Preventing Potential Problems
OWA 2000 has a few idiosyncrasies. Here are some tips for recognizing or avoiding those problems:

  • As with all Exchange 2000 servers, OWA 2000 makes good use of DNS. Make sure that the OWA server has access to a DNS server that can resolve records for domain controllers (DCs) and Global Catalog (GC) servers.
  • In pre­Service Pack 1 (SP1) releases of Exchange 2000, a problem occurs when users click Folders on their Outlook toolbar. They receive an Access Denied message, and after they click OK, they can't see their public-folder hierarchy. You can download a fix for this problem (a simple replacement for the navbar.js script) from http://www.exchangemail.org/downloads.html. I expect that SP1 will fix this annoyance.
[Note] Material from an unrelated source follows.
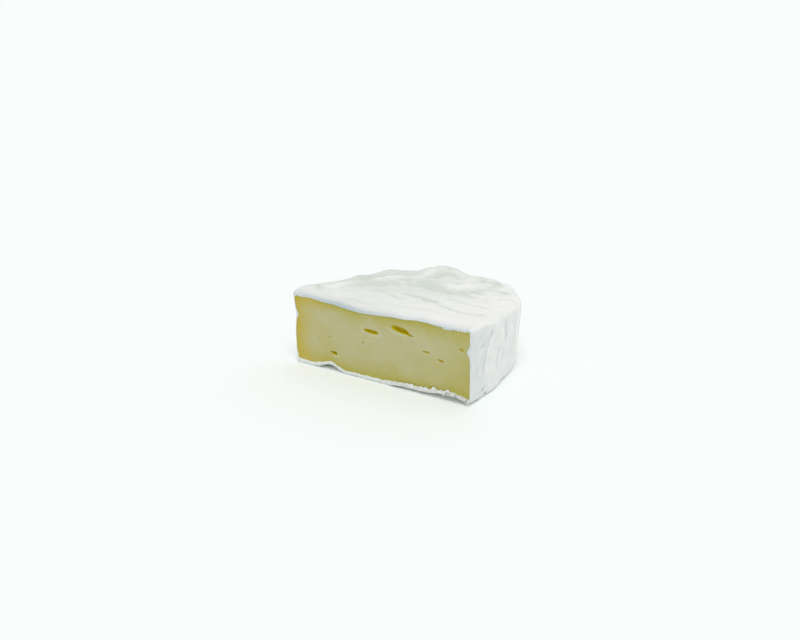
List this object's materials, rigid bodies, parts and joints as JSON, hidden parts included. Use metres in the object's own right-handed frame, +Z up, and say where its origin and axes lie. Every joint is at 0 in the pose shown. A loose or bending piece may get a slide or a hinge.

  • Users' screens might look different if the users are using browsers earlier than IE 5.x. These browsers (known as reach clients) have fewer features and a slightly more simplified interface than newer browsers (known as rich clients). The Web-exclusive sidebar "Rich and Reach Browsers," http://www.exchangeadmin.com, InstantDoc ID 20331 explains the differences between the two browsers.
  • Because OWA doesn't automatically permanently delete deleted items, you need to remind users to click Empty Deleted Items Folder regularly.
  • If users set their browser security settings to High, the users will receive an error about an unsafe ActiveX control on a page. Tell users to set their security settings to Medium.

A Solid Product
Although OWA 2000 is essentially a version 1.0 product because Microsoft completely rewrote it, it has proved to be a solid product. More and more companies are using OWA 2000 as their solution for remote access to mail, calendars, and contact items; some companies are using OWA 2000 exclusively as their messaging client. This move toward stateless clients is becoming popular for users who move from one machine to another or for users whose situation makes maintaining a regular Outlook client configuration difficult. As Microsoft continues to enhance the OWA interface, look for OWA to become an increasing part of Exchange users' lives.